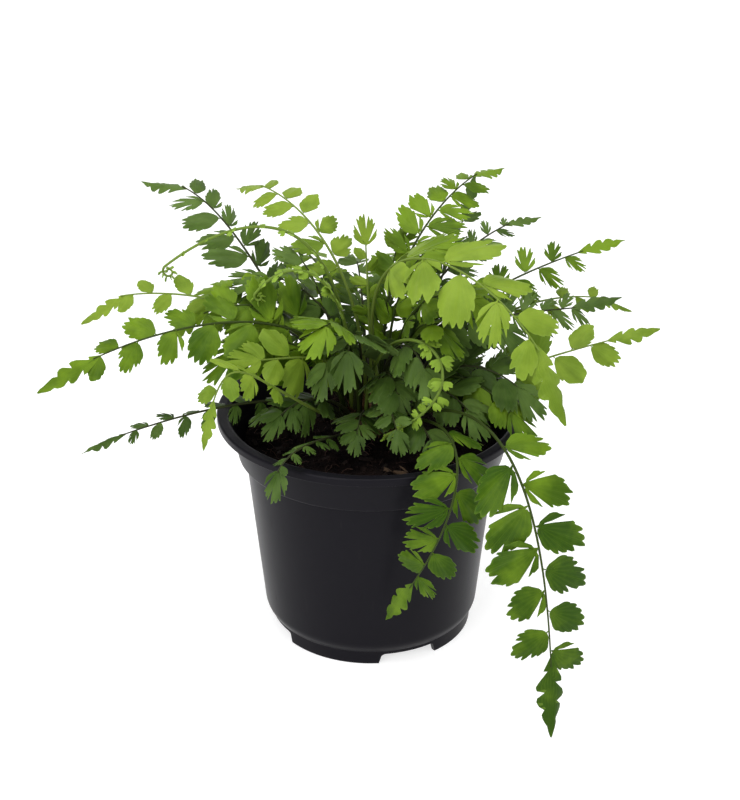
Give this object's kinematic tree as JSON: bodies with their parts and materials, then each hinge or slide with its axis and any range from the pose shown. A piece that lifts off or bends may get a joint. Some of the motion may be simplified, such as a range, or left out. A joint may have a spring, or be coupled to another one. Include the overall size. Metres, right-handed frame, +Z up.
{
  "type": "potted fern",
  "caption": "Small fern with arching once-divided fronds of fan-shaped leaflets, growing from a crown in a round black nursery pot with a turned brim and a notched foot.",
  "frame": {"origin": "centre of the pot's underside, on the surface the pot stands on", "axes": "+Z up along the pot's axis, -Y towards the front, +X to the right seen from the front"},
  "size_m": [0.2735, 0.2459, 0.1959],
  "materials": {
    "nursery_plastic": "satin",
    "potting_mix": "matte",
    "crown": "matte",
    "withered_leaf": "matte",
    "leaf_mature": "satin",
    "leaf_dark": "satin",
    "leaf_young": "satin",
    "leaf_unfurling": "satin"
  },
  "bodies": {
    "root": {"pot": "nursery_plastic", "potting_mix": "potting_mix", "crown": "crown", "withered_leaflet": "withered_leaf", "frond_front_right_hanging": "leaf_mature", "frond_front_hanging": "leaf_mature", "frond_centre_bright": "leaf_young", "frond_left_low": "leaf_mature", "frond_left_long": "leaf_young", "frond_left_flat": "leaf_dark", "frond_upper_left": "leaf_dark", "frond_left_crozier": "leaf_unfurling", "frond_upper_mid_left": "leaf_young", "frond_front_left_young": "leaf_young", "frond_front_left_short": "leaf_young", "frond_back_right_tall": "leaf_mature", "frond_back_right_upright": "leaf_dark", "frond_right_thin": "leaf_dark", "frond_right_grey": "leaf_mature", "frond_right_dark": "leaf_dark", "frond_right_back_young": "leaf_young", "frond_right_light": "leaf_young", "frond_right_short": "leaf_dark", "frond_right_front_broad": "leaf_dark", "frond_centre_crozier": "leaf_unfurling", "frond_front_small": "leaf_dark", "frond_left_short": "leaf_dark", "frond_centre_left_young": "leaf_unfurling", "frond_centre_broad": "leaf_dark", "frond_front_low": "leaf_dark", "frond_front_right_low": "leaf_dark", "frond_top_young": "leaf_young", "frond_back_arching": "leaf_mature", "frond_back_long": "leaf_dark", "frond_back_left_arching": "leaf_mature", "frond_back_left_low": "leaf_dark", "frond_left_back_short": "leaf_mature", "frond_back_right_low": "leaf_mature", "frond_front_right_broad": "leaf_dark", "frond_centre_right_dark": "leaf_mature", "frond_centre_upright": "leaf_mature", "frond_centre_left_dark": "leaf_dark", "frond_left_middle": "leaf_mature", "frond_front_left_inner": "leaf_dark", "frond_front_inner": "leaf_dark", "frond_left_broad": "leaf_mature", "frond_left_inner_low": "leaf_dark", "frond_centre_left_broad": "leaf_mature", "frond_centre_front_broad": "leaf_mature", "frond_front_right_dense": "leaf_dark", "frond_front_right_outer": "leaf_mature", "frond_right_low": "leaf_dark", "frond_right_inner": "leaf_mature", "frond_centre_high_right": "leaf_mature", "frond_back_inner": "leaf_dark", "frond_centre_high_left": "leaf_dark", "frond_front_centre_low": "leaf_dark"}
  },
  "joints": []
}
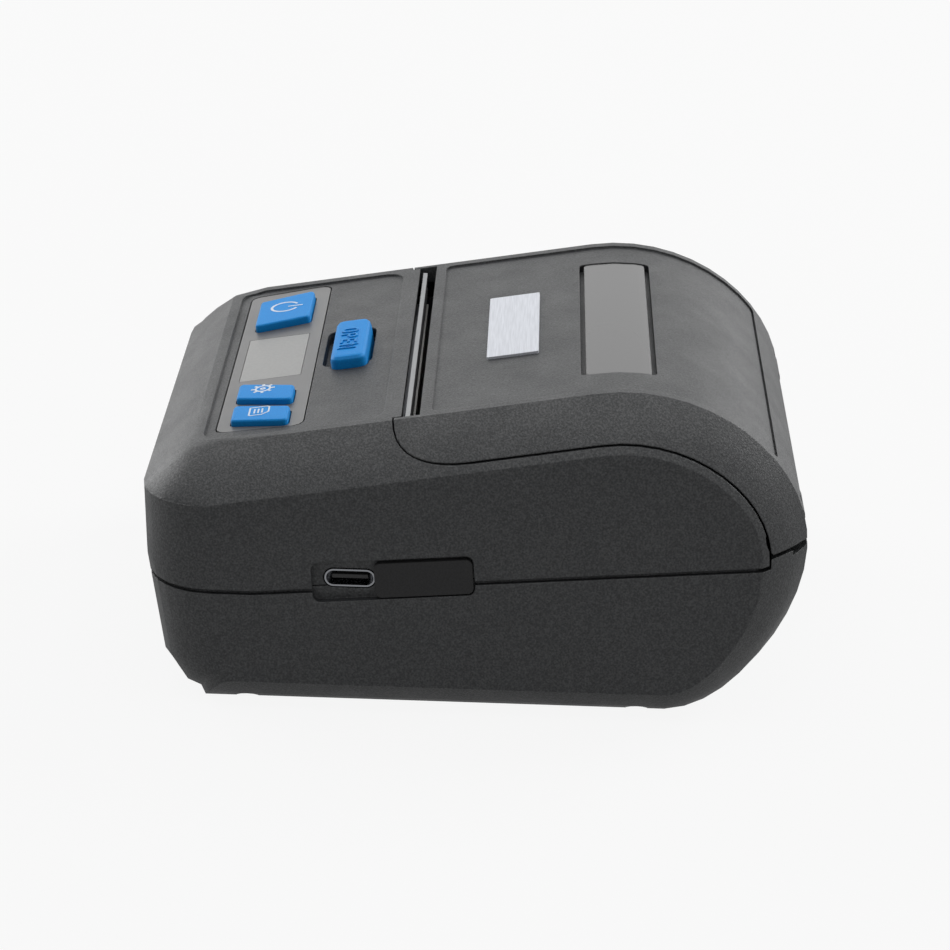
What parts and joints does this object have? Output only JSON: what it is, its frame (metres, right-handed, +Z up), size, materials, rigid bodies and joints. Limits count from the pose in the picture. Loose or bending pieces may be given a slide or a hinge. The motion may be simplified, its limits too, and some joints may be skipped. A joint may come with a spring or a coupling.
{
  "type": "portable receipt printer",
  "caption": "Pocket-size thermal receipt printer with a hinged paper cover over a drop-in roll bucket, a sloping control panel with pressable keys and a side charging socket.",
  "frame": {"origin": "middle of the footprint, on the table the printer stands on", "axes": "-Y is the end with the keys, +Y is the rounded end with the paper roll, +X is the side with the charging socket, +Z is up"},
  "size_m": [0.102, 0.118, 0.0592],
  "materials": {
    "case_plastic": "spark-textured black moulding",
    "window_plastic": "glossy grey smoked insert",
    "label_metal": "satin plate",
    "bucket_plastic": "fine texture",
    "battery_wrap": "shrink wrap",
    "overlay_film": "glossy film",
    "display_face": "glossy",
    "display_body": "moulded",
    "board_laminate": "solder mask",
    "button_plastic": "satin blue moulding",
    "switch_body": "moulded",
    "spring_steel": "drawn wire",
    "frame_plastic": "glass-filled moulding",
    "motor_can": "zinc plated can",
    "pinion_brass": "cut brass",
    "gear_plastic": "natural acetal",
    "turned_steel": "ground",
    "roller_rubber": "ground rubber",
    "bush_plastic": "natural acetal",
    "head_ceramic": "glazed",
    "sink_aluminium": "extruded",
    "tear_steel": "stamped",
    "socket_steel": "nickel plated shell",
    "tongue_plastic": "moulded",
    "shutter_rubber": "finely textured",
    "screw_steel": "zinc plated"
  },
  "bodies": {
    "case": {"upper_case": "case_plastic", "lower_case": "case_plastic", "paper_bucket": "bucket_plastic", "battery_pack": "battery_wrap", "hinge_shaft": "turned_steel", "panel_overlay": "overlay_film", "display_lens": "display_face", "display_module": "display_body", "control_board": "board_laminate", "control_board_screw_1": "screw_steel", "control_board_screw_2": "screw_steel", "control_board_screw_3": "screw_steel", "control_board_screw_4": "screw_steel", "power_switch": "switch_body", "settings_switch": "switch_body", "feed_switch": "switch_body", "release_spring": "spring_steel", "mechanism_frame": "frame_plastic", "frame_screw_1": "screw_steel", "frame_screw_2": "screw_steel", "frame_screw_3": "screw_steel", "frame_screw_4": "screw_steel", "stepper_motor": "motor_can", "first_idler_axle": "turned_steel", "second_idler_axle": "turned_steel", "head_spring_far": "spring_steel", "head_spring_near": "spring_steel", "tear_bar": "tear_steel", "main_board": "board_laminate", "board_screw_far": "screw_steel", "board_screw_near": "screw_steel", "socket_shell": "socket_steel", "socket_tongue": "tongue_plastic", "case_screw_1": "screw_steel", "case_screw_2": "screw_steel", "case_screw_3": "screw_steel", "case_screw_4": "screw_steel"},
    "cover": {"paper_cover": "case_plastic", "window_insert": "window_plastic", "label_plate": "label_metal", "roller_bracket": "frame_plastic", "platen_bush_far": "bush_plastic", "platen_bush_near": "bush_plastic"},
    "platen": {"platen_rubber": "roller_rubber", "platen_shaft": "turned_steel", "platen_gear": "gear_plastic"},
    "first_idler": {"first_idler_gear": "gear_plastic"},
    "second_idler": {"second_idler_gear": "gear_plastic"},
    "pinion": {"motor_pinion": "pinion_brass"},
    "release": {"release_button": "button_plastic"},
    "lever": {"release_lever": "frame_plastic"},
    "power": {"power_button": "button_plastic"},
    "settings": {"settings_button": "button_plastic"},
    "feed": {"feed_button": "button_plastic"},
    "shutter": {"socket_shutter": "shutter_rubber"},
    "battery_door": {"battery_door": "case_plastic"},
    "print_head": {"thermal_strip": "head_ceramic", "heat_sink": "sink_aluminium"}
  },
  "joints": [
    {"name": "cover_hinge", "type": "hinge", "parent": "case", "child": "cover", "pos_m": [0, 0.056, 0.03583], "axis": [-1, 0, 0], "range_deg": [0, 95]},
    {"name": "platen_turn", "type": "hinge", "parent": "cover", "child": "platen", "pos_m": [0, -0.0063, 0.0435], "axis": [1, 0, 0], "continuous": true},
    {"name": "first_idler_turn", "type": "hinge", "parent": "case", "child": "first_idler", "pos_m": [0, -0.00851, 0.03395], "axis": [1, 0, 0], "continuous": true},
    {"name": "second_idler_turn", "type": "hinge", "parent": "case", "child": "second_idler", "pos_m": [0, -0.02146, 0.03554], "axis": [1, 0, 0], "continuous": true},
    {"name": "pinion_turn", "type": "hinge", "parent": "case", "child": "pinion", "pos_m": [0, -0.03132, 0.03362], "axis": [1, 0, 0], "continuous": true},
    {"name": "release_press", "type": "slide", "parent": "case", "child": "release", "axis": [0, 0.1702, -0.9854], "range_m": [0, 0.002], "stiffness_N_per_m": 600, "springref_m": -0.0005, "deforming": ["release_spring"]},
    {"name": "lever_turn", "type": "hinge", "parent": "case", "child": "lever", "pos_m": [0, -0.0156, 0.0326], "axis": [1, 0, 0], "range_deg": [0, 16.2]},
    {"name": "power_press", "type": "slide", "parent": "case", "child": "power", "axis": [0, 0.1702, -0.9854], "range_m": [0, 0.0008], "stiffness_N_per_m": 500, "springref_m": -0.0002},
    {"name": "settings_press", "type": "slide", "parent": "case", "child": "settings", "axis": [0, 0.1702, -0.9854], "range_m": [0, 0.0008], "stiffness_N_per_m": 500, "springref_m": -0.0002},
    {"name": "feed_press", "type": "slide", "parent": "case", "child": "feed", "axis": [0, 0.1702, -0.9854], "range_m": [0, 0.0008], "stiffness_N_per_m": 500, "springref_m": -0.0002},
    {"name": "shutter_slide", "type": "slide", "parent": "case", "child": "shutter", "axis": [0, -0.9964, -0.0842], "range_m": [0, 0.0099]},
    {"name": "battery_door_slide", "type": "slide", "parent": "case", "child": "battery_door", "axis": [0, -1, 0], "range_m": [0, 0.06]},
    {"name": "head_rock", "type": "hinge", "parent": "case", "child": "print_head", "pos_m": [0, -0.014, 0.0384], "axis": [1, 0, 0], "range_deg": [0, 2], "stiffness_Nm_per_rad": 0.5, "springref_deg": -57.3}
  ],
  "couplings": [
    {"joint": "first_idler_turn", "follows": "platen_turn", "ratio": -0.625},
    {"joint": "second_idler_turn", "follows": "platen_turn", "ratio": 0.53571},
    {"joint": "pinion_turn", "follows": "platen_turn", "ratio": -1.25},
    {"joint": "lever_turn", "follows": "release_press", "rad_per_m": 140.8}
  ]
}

##########

* [What you should do]:
Give the count of lines in the data shown above that contain "object", and nothing else.

* [Task result]:
2